Ao mesmo tempo, ser interessante não é o mesmo que ser bom entretenimento. Esse começo de filme é inteiramente focado na exposição de quem são os personagens, onde eles vivem, o que fazem e o que querem. Natural, assim como dita a estrutura padrão das histórias. Só não há motivo para estes elementos serem chatos, há formas e formas de contextualizar o espectador sem deixá-lo entediado. Infelizmente, “Bacurau” não as encontra e apresenta um início arrastado e desestimulante, apenas se sustentando por meio do cenário incomum e não mais do que isso. Apesar de coerentes, os eventos não prendem o espectador à experiência nem mesmo quando sua função se revela depois da grande reviravolta do enredo. Aquilo que parecia ser apenas um drama de sertão logo mostra um outro lado completamente inesperado, criando um contraste e tanto entre a primeira e a segunda parte.
Uma virada bem-vinda seria uma inversão de julgamentos de valor; um começo ruim e um resto bom após a reviravolta. Não é o que acontece. A narrativa até se torna mais engajante por introduzir um elemento tanto inesperado como dinâmico. Há mais atividade, mais risco e mais drama envolvidos na história do vilarejo pernambucano, não apenas um retrato de suas vidas meramente expositivo e sem direcionamento. O problema é que nem essa adição se mostra sustentável por muito tempo e logo cai por terra quando incoerências e conveniências narrativas tomam protagonismo, quando a necessidade de alguns eventos acontecerem têm prioridade sobre a credibilidade. Prefiro esconder os detalhes para não revelar qual a grande surpresa da obra, apenas dizer que aquilo que começou ameaçador se torna burro e incompetente subitamente e sem razão evidente.

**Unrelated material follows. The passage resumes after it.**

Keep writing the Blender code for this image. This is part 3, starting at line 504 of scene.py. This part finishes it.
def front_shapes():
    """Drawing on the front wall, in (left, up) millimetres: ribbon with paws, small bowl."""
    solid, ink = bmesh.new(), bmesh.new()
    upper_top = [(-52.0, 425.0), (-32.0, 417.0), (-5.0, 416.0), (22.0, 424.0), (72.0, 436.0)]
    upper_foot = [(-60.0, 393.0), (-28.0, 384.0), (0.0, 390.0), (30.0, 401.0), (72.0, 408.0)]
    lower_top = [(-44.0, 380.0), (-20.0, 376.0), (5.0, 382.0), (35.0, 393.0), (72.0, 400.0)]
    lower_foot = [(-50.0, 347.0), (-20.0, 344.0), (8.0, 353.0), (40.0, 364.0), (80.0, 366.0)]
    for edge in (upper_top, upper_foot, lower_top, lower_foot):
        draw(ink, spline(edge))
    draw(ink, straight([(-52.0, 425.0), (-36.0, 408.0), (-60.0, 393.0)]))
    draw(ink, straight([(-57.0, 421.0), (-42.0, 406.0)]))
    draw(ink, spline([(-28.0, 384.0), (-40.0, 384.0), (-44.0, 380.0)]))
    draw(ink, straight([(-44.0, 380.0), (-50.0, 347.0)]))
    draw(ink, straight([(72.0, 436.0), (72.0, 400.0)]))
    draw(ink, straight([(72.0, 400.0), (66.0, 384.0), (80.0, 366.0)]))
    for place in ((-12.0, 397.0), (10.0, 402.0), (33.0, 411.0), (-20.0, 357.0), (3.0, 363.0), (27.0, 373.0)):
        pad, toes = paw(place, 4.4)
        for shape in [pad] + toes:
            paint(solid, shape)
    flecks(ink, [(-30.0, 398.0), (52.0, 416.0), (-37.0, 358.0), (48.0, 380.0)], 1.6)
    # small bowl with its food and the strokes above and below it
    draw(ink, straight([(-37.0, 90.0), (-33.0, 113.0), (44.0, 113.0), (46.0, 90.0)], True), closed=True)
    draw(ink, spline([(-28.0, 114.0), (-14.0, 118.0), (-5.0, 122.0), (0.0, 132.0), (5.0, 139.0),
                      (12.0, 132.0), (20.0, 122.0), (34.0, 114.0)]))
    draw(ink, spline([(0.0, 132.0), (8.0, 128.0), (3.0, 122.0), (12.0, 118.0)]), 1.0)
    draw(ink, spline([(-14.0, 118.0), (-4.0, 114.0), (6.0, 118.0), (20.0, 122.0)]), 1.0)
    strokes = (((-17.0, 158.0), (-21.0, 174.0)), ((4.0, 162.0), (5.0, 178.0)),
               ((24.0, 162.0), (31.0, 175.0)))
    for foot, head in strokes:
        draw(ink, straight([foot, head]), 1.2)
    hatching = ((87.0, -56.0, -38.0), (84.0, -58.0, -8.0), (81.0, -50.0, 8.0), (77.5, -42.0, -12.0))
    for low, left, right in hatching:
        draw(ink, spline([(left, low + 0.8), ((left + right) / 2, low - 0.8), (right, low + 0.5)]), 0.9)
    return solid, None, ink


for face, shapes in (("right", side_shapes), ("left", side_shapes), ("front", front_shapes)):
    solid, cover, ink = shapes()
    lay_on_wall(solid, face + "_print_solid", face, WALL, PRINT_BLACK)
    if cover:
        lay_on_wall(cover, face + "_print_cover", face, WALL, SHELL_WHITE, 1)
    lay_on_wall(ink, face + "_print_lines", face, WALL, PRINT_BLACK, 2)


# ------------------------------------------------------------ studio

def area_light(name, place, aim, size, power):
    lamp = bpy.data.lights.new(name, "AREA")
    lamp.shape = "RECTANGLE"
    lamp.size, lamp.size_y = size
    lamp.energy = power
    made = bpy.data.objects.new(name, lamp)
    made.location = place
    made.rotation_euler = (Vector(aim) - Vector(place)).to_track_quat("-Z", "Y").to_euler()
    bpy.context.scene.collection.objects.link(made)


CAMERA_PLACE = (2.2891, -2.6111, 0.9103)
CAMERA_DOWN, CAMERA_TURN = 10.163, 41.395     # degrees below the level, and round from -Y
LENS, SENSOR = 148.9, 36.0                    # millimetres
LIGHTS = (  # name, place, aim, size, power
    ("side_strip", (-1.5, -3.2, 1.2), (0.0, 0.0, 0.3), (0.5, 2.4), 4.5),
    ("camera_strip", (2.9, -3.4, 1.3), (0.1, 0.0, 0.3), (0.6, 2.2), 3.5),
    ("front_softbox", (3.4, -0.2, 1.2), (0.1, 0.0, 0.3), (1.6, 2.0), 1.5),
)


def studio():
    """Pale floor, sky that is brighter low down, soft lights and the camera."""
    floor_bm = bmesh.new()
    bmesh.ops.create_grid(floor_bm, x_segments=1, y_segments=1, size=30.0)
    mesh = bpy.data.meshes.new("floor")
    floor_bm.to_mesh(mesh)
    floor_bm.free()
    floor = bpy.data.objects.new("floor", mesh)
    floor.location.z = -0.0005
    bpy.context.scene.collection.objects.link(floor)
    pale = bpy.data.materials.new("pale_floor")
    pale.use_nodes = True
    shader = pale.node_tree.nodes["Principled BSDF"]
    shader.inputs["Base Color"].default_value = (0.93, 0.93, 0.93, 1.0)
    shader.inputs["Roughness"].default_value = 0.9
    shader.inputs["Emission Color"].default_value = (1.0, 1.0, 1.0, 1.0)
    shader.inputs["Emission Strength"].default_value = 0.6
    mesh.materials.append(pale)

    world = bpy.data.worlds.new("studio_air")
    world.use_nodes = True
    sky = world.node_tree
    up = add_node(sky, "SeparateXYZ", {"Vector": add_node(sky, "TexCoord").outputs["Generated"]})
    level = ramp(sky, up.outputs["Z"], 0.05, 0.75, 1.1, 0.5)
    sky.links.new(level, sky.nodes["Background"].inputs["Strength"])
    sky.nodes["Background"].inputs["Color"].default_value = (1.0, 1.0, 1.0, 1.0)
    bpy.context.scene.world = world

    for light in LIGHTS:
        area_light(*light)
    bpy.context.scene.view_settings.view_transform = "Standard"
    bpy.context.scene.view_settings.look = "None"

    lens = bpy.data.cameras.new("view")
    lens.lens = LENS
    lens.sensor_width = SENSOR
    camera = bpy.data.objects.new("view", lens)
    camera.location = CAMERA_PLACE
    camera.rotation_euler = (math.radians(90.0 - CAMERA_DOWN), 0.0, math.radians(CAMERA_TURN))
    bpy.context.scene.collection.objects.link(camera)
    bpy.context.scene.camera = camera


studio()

Só não se pode dizer que “Bacurau” é um filme vazio, sem conteúdo e sem idéias por trás dos eventos. Algumas idéias estão enraizadas no cerne do enredo como um todo, sem referência direta em nenhum momento; outras são pouco sutis e não muito inteligentes por praticamente esfregar na cara do espectador como esta é uma crítica ao cenário político atual. Pelo menos há a intenção de transmitir algo, bem-sucedido ou não. Um último ponto diz respeito ao trabalho pavoroso de dublagem. Sim, é um filme brasileiro ambientado no Brasil com alguns personagens estrangeiros falando seu próprio idioma. É apenas ridículo ver os dubladores dos últimos falando português com sotaque no mais tosco estereótipo americano, risível em um primeiro momento até perder a graça. Se houver opção, legendado é o caminho.
4 comments
Bacurau: Minha Pica no seu Pau
Não entendi o trocadilho, mas pontos pelo senso de humor!

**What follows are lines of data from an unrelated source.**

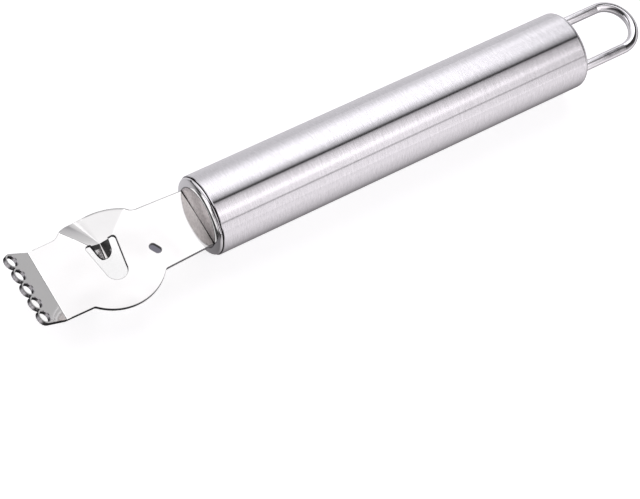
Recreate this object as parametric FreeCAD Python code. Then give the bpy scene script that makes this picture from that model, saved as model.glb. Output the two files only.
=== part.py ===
import FreeCAD, Part
import math
import os

# Citrus zester with a channel knife, lying on its handle. Millimetres and degrees.
# X runs along the handle, with the scalloped tip at the low end and the hanging loop at the high end.
# Z is up and square to the blade. The origin is below the middle of the overall length, on the
# surface that the handle lies on. While the pieces are shaped, x = 0 is the front end of the tube
# and z = 0 is the handle's axis, and each piece is moved to the origin when it is written.

# Handle tube: drawn, closed at the rear
handle_diameter = 20.0
handle_length = 107.0
tube_wall = 0.6
rear_wall = 1.0
rear_edge_radius = 1.1
rear_inner_bevel = 0.3
front_edge_chamfer = 0.2

# Front cap: stamped cup with a rounded shoulder and a skirt that is pressed into the tube
cap_protrusion = 1.1
cap_shoulder_width = 2.1
cap_shoulder_tight_radius = 0.6
cap_rim_step = 0.3
cap_rim_gap = 0.2
cap_wall = 0.8
cap_skirt_depth = 6.0
cap_skirt_clearance = 0.03
cap_slot_clearance = 0.12

# Blade: one stamped sheet, from the folded tip to the tang inside the handle
sheet_thickness = 1.0
root_width = 15.3
root_depth = 2.0
rear_neck_width = 16.4
bulge_diameter = 26.0
bulge_distance = 24.3
front_neck_width = 18.8
fold_width = 18.5
fold_distance = 40.6
neck_radius = 0.8
far_front_neck_radius = 3.0
far_rear_neck_radius = 2.0
tang_width = 10.0
tang_length = 32.0
tang_corner_radius = 2.0

# Tip: folded up, with a row of sharpened holes and a scalloped edge
flange_angle = 34.3
fold_radius = 0.6
hole_count = 5
hole_pitch = 3.775
hole_diameter = 2.7
hole_bevel = 0.15
hole_distance = 5.8
scallop_radius = 1.9

# Channel knife: a trough pressed down from the far edge to a tapered slot, ending in a gouge
trough_offset = 0.25
shoulder_under_radius = 0.2
mouth_left = 9.3
mouth_right = 13.8
mouth_middle = -0.85
mouth_depth = 4.0
mouth_floor_radius = 6.0
crease_edge = 4.35
throat_left = 2.9
throat_right = 3.1
throat_depth = 0.9
throat_floor_radius = 0.4
tongue_width = 4.6
tongue_shift = -0.1
gouge_length = 3.5
gouge_tip_width = 3.4
gouge_tip_radius = 1.4
gouge_section_width = 4.8
gouge_section_drop = 0.4
gouge_floor_drop = 2.2
gouge_floor_radius = 1.5
gouge_thickness = 0.4
slot_far_width = 8.0
slot_far_edge = 4.7
slot_corner_radius = 0.8
slot_near_edge = 5.9
slot_near_width = 5.4

# Small slanted decorating hole near the handle
oval_distance = 14.0
oval_offset = 2.65
oval_length = 3.1
oval_width = 1.8
oval_slant = 30.0

# Moulded plug in the tube, which holds the tang
plug_length = 30.0
plug_clearance = 0.05
tang_clearance = 0.05

# Hanging loop: bent wire through two holes in the rear wall, its ends upset behind the wall
wire_diameter = 2.6
loop_pitch = 13.0
loop_reach = 22.3
wire_clearance = 0.05
wire_head_step = 0.5
wire_head_length = 1.2

# How far a cut runs past what it cuts, and how close an edge lies to the place it is known by
cut_overrun = 1.0
edge_reach = 0.05

# Places and sizes that follow from these
handle_radius = handle_diameter / 2
bore_radius = handle_radius - tube_wall
half_sheet = sheet_thickness / 2
fold_x = -fold_distance
bulge_x = -bulge_distance
trough_x = bulge_x - trough_offset
bulge_radius = bulge_diameter / 2
hole_radius = hole_diameter / 2
fold_trim = fold_radius * math.tan(math.radians(flange_angle / 2))
tip_reach = (hole_distance + scallop_radius) * math.cos(math.radians(flange_angle))
tip_back = sheet_thickness * math.sin(math.radians(flange_angle))
front_end_x = fold_x - tip_reach - tip_back
rear_end_x = handle_length + loop_reach
beyond_edge = bulge_radius + cut_overrun

X_AXIS = FreeCAD.Vector(1, 0, 0)
Y_AXIS = FreeCAD.Vector(0, 1, 0)
Z_AXIS = FreeCAD.Vector(0, 0, 1)


def point(x, y, z=0.0):
    return FreeCAD.Vector(x, y, z)


def flat_face(corners):
    """A face from a closed ring of corners."""
    return Part.Face(Part.makePolygon(corners + corners[:1]))


def sheet_of(outline):
    """A plate as thick as the blade, from (x, y) corners, about the blade's middle plane."""
    face = flat_face([point(x, y, -half_sheet) for x, y in outline])
    return face.extrude(Z_AXIS * sheet_thickness)


def sheet_disc(x, y, radius):
    return Part.makeCylinder(radius, sheet_thickness, point(x, y, -half_sheet), Z_AXIS)


def upright_edges(solid):
    """The straight edges of a plate that stand square to it."""
    boxes = [(edge, edge.BoundBox) for edge in solid.Edges]
    return [edge for edge, box in boxes
            if box.ZLength > half_sheet and box.XLength + box.YLength < edge_reach]


def edges_at(solid, places):
    """The upright edges of a plate that stand at the given (x, y) places."""
    boxes = [(edge, edge.BoundBox) for edge in upright_edges(solid)]
    return [edge for edge, box in boxes
            if any(math.hypot(box.XMin - x, box.YMin - y) < edge_reach for x, y in places)]


def turned(profile_edges):
    """A solid of revolution about the handle's axis, from a closed profile in the XY plane."""
    face = Part.Face(Part.Wire(Part.__sortEdges__(profile_edges)))
    return face.revolve(point(0, 0), X_AXIS, 360)


def line(a, b):
    return Part.LineSegment(a, b).toShape()


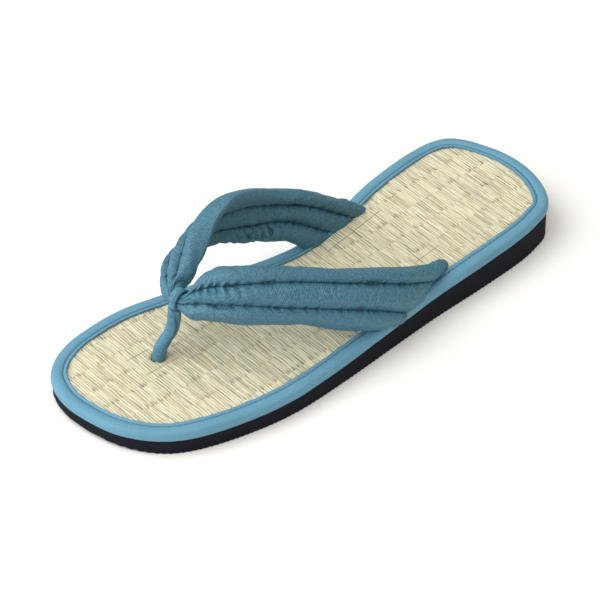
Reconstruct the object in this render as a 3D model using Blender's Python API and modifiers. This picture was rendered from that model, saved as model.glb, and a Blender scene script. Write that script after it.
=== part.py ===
"""Left thong sandal: foam outsole, straw insole, cloth edge binding, quilted V strap and toe post.

Metres, +Z up. The toe points to -Y and the big toe is on the -X side. The origin lies on the
ground under the middle of the sole. The outsole is a low wedge, flat underneath with a little toe
spring, and everything on top of it follows its upper surface.
"""
from math import pi, radians, sin

import bmesh
import bpy
from mathutils import Matrix, Vector

MM = 0.001
GAP = 0.3 * MM                     # air left between two pieces that touch
WELD = 0.01 * MM                   # doubled points closer than this become one
CUT_REACH = 15.0 * MM              # a cutter runs at least this far past what it cuts

# Footbed, heights above the outsole's upper surface
FOOTBED_HEIGHT = 5.0 * MM          # top of the binding
INSOLE_TOP = 4.0 * MM              # straw surface
BINDING_CLOTH = 0.7 * MM           # thickness of the edge binding
BINDING_WIDTH = 7.4 * MM           # how far the binding laps onto the straw
BINDING_EDGE_ROUND = 1.2 * MM
SQUARE_EDGE = radians(60.0)        # only edges sharper than this are rounded
SMOOTH_EDGE = radians(40.0)        # edges blunter than this are shaded smooth
OUTSOLE_INSET = 0.6 * MM           # the binding stands this far proud of the outsole
OUTLINE_POINTS = 96
OUTLINE_STEPS = 8                  # points worked out between two stations before they are evened

# Height of the outsole's upper surface and of its underside above the ground, in mm
SOLE_PROFILE = (
    # y, upper surface, underside
    (-131.0, 7.3, 2.1),
    (-119.0, 7.3, 0.65),
    (-107.0, 7.4, 0.0),
    (-85.0, 7.6, 0.0),
    (-60.0, 8.0, 0.0),
    (-35.0, 8.9, 0.0),
    (-10.0, 10.0, 0.0),
    (15.0, 11.1, 0.0),
    (40.0, 12.2, 0.0),
    (65.0, 13.3, 0.0),
    (90.0, 14.1, 0.0),
    (131.0, 14.9, 0.0),
)

# The sole seen from above: its medial and lateral edge at each station along the foot, in mm
TOE_TIP = (-13.5, -130.7)
HEEL_END = (-2.0, 130.8)
OUTLINE = (
    # y, medial x, lateral x
    (-127.5, -28.8, 6.2),
    (-122.0, -36.5, 18.8),
    (-112.0, -43.0, 30.7),
    (-98.0, -46.6, 38.6),
    (-76.0, -47.5, 44.6),
    (-50.0, -42.0, 47.7),
    (-18.0, -33.4, 45.8),
    (11.0, -27.4, 42.8),
    (40.0, -31.9, 40.0),
    (68.0, -39.1, 38.4),
    (96.0, -42.4, 36.0),
    (110.0, -41.7, 32.8),
    (120.0, -35.7, 28.5),
    (127.5, -20.6, 15.6),
)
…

Caio, acabei de ver o filme e ler umas 10 análises/críticas sobre ele. Devo dizer que a sua é a que mais se parece com minha percepção depois de assistir o filme. Começo arrastado, reviravolta inicialmente interessante, depois mistificada a um ponto em que nada mais faz sentido, mesmo num cenário distópico. Em relação ao tal psicotrópico: seria isso uma referência a alguma outra obra já existente? Porque não consegui compreender o papel dele, por mais que me esforçasse. Lendo as análises também não vi explicação sobre este assunto, assumo que, na sua grande maioria, o público também não entendeu.

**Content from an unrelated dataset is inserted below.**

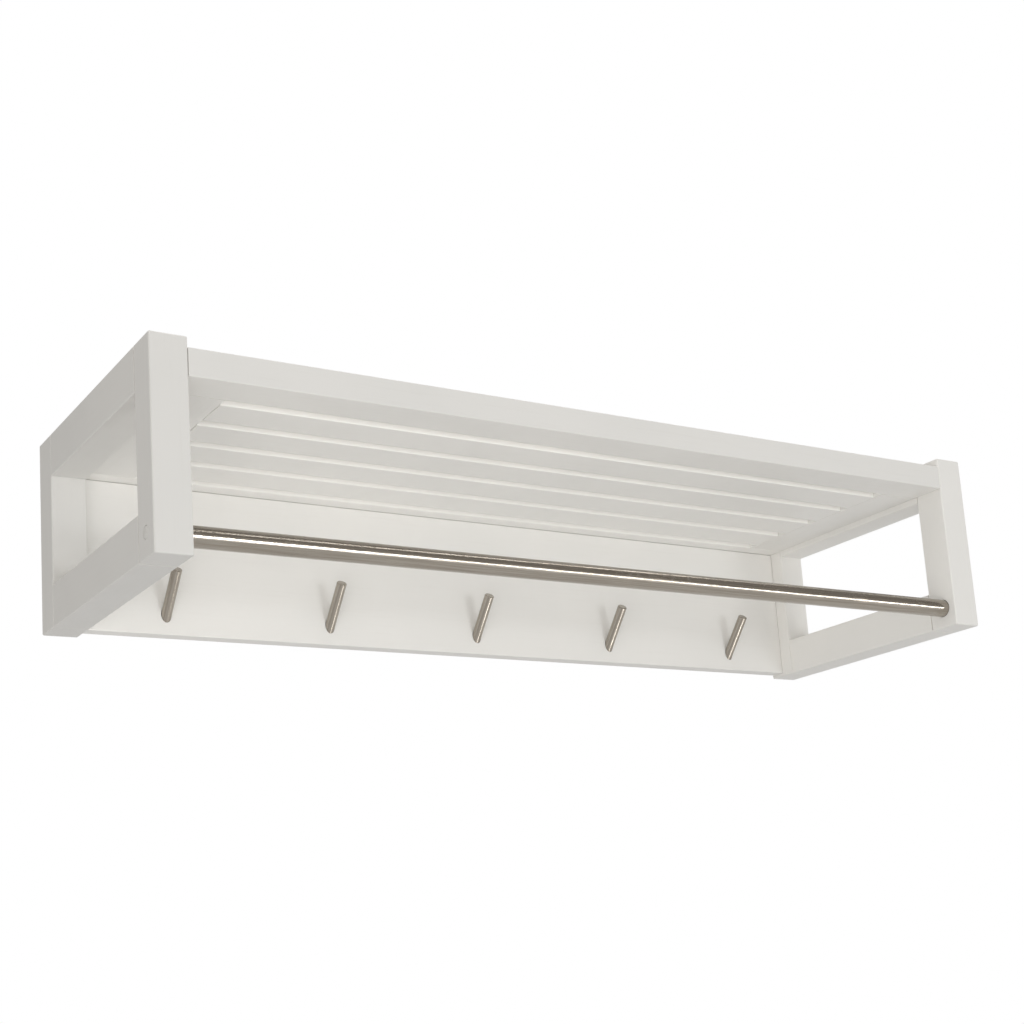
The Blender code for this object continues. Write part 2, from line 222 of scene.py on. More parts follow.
@dataclass(frozen=True)
class Bar:
    """A straight wooden member with soft arrises: a rounded rectangle carried along its length.

    Near each end the outline steps in along a quarter circle: at turn t it has moved in by
    end_ease * (1 - cos t) and stands end_ease * (1 - sin t) short of the end.
    """

    low: Vector
    high: Vector
    run: Axis
    ease: float
    end_ease: float = 0.0004
    end: BarEnd = BarEnd.PLAIN
    steps: int = 5
    tenon_ease: float = 0.0006
    tenon_tip_corner: float = 0.0002

    @property
    def body_half(self) -> float:
        """Half the length between the shoulders."""
        half = (self.high - self.low)[self.run.value] / 2
        return half - (TENON_LENGTH if self.end is BarEnd.TENON else 0.0)

    def stations(self) -> tuple[np.ndarray, np.ndarray, np.ndarray]:
        """Places along the second half of the bar.

        Returns:
            Distances from the middle, how far the outline has moved in there, and its corner radii.
        """
        turn = np.linspace(0.0, math.pi / 2, self.steps + 1)
        place = self.body_half - self.end_ease * (1 - np.sin(turn))
        inset = self.end_ease * (1 - np.cos(turn))
        radius = np.maximum(self.ease - inset, 0.0)
        if self.end is BarEnd.TENON:
            tip, ease = self.body_half + TENON_LENGTH, self.tenon_ease
            place = np.concatenate((place, [self.body_half, tip - ease, tip]))
            inset = np.concatenate((inset, np.array([0.0, 0.0, ease]) + TENON_SHOULDER))
            radius = np.concatenate((radius, [ease, ease, self.tenon_tip_corner]))
        return place, inset, radius

    def shell(self) -> Shell:
        """The bar as a closed surface, the first half mirrored from the second.

        Returns:
            The closed surface, in the bar's place.
        """
        place, inset, radius = self.stations()
        place = np.concatenate((-place[::-1], place))
        inset = np.concatenate((inset[::-1], inset))
        radius = np.concatenate((radius[::-1], radius))
        size = np.array(self.high - self.low)
        middle = np.array(self.high + self.low) / 2
        along = self.run.value
        first, second = (along + 1) % 3, (along + 2) % 3
        outline = rounded_outline(size[first] / 2 - inset, size[second] / 2 - inset, radius, self.steps)
        rings = np.empty(outline.shape[:2] + (3,))
        rings[..., along] = place[:, None]
        rings[..., first] = outline[..., 0]
        rings[..., second] = outline[..., 1]
        return lofted(rings + middle)

    def mark_arrises(self, piece: Piece) -> None:
        """Stores how far each point lies round an arris, 0 on the flats and near 1 on the crest.

        The distance to each pair of sides is divided by that direction's rounding; the second
        smallest of the three, taken from 1, is the mark.

        Args:
            piece: The finished piece.
        """
        mesh = piece.data
        points = np.empty(len(mesh.vertices) * 3)
        mesh.vertices.foreach_get("co", points)
        middle = np.array(self.high + self.low) / 2
        half = np.array(self.high - self.low) / 2
        half[self.run.value] = self.body_half
        rounding = np.full(3, max(self.ease, LEAST_ROUNDING))
        rounding[self.run.value] = max(self.end_ease, LEAST_ROUNDING)
        depth = (half - np.abs(points.reshape(-1, 3) - middle)) / rounding
        mark = np.clip(1.0 - np.sort(np.maximum(depth, 0.0), axis=1)[:, 1], 0.0, 1.0)
        layer = mesh.attributes.new("arris", "FLOAT", "POINT")
        layer.data.foreach_set("value", mark.astype(np.float32))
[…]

No mais, seu texto é excelente e não demonstra viés político (se aprova ou não as ideias que o filme tenta transmitir), mas o meu infelizmente não me permite aclamá-lo por este lado também. Pensar num prefeito que “vende” sua cidade para uns americanos praticarem caça com seres humanos porque supostamente estamos “nos vendendo” para os americanos, para mim é uma piada de muito mau gosto. É reforçar sentimentos e comportamentos que ao longo da história só trouxeram tragédia e, além disso, renegar um mundo globalizado que cada vez mais tira as pessoas da miséria e faz os números evoluírem, estes sim, detentores de credibilidade e honestidade por natureza.
Em resumo, na minha humilde opinião: filme fraco, sustentado por ideias fracas e extremamente arrogante, sendo culpado pelos principais pontos que acusa: preconceito, estereotipagem e falta de visão clara da realidade.
Eu cheguei a escutar que “Bacurau” é um filme incrível porque ele mostra o melhor lado possível da vida: viver drogado em uma comunidade no meio do nada matando estrangeiros filhos da puta. Se a pessoa acha que isso é uma vida ideal e que cinema é uma extensão do seu ego e sua percepção egoísta de realidade, então é interessante repensar quando falam que é o melhor filme brasileiro de todos os tempos.